I have been slacking off and neglecting the blogger world. Okay, so I only missed one week, but to a perfectionist mind, I have totally blown it. 🙂 It’s tax time, and for us self-employed people, it can be a hectic, stressful time full of paperwork, and I got totally swamped in it.
However, missing the one week reminded me that my life had become a bit disorganized. Our daughter is six months old now, and I think our family is just starting to get into the groove of a new schedule, a new pattern, a new normal. I am a women who does not love change. I am a woman who has been dealing with a lot of change over the past 7 years. I am better for it…stressful as it might have been. Currently, we have four of us abiding at home – an infant, a toddler, and two adults. And while there are many perks to having your husband at home, I never dreamed a number of years ago that we would be operating under a “both of us working from home” scenario, alongside two children. I never dreamed years ago that I wouldn’t take more than a few days off work after having my second child. All the love that I have for my job….I never dreamed that this would be the life I am leading.

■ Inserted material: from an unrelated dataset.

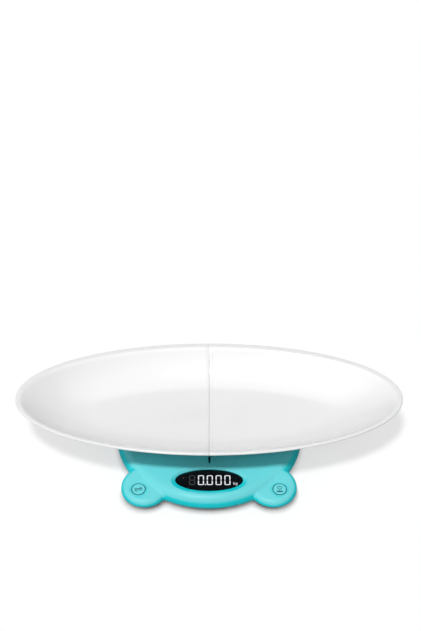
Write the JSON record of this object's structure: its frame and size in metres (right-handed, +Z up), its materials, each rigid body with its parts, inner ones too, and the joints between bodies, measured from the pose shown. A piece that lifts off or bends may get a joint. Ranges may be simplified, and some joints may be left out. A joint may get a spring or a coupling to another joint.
{
  "type": "baby weighing scale",
  "caption": "Low round base with front lobes that hold push buttons and an oval display window between them, under a shallow oval tray in lift-off halves.",
  "frame": {"origin": "centre of the bounding box at the table surface under the feet", "axes": "+X to the right seen from the display side, along the tray; +Y from the display side to the back; +Z up"},
  "size_m": [0.56, 0.284, 0.07],
  "materials": {
    "turquoise_case": "satin moulded ABS",
    "white_tray": "glossy moulded plastic",
    "dark_window": "dark polished window",
    "black_component": "matt",
    "circuit_board": "solder mask",
    "rubber_pad": "matt",
    "foot_plastic": "satin",
    "red_wire": "smooth insulation",
    "blue_wire": "smooth insulation",
    "battery_jacket": "satin jacket with a bare cap",
    "contact_metal": "nickel plated",
    "screw_steel": "zinc plated",
    "sensor_steel": "brushed",
    "switch_metal": "satin shell"
  },
  "bodies": {
    "base": {"top_case": "turquoise_case", "bottom_case": "turquoise_case", "display_lens": "dark_window", "display_module": "black_component", "main_board": "circuit_board", "board_chips": "black_component", "left_switch": "switch_metal", "right_switch": "switch_metal", "left_switch_board": "circuit_board", "right_switch_board": "circuit_board", "front_left_load_cell": "sensor_steel", "front_right_load_cell": "sensor_steel", "rear_left_load_cell": "sensor_steel", "rear_right_load_cell": "sensor_steel", "front_left_foot": "foot_plastic", "front_right_foot": "foot_plastic", "rear_left_foot": "foot_plastic", "rear_right_foot": "foot_plastic", "front_left_foot_pad": "rubber_pad", "front_right_foot_pad": "rubber_pad", "rear_left_foot_pad": "rubber_pad", "rear_right_foot_pad": "rubber_pad", "front_left_cell_leads": "red_wire", "front_right_cell_leads": "red_wire", "rear_left_cell_leads": "red_wire", "rear_right_cell_leads": "red_wire", "left_switch_leads": "blue_wire", "right_switch_leads": "blue_wire", "battery_leads": "red_wire", "battery_1": "battery_jacket", "battery_2": "battery_jacket", "battery_3": "battery_jacket", "battery_springs": "contact_metal", "battery_plates": "contact_metal", "case_screws": "screw_steel", "board_screws": "screw_steel", "load_cell_screws": "screw_steel"},
    "left_button": {"left_button": "turquoise_case", "left_switch_plunger": "black_component"},
    "right_button": {"right_button": "turquoise_case", "right_switch_plunger": "black_component"},
    "battery_door": {"battery_door": "turquoise_case"},
    "tray_left": {"tray_left": "white_tray"},
    "tray_right": {"tray_right": "white_tray"}
  },
  "joints": [
    {"name": "tray_left_lift", "type": "slide", "parent": "base", "child": "tray_left", "axis": [0, 0, 1], "range_m": [0, 0.06]},
    {"name": "tray_right_lift", "type": "slide", "parent": "tray_left", "child": "tray_right", "axis": [0, 0, 1], "range_m": [0, 0.06]},
    {"name": "left_button_press", "type": "slide", "parent": "base", "child": "left_button", "axis": [0, 0.1392, -0.9903], "range_m": [0, 0.0006], "stiffness_N_per_m": 400, "springref_m": -0.0005},
    {"name": "right_button_press", "type": "slide", "parent": "base", "child": "right_button", "axis": [0, 0.1392, -0.9903], "range_m": [0, 0.0006], "stiffness_N_per_m": 400, "springref_m": -0.0005},
    {"name": "battery_door_swing", "type": "hinge", "parent": "base", "child": "battery_door", "pos_m": [0, 0.04065, 0.00515], "axis": [1, 0, 0], "range_deg": [0, 75]}
  ]
}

I have learned in my 11 years as an adult that we can set goals, set out action steps to lead us towards those goals…but plans? Those delightful 5-year or 10-year plans…throw them in the garbage. As a slightly OCD, type-A planner, I say, “Throw them out!”
I am learning so much about goals, plannings, adapting and life through my self-employment. Working from home while your husband is abiding at home through a back injury and while you have two little kids running around….is not the easiest thing I have ever attempted in my life. Oh yes, and my husband and I are both introverts. There are a lot of questions like – Who gets quiet time today? What in the world does our day look like today? Is anyone going anywhere?
I am so thankful for all the training I get with Steeped Tea to help navigate through the journey of self-employment. I have learned to ditch the 5-year plan and working on a week-to-week schedule. I have to schedule when I do errands, when I make phone calls, and when I eat. I schedule because I have learned over and over how true this phrase is – “Random actions equal random results.”
Do you know how I know that’s true? Because I try to be carefree and then realize it’s been a few days since the kids had a bath. I try to be carefree and then realize that my “I just had a baby” excuse is 6 months old and I need to get active again (Ps. I totally joined a gym this week.). I try to be carefree and then realize that my business is suffering because I am relying on my memory instead of note-taking to follow up with my customers.
The good news? The worry of a 10-year plan is gone! No need to stress about what life will be like in 10 years, because I am too busy enjoying this day, planning a little for the days to come, and dreaming about 10 years down the road instead of trying to know exactly what it will look like. I should mention that most days, one minute I am enjoying this day and the next minute I am worrying about the 10-year plan. There is never a perfect day…but it’s worth it to try!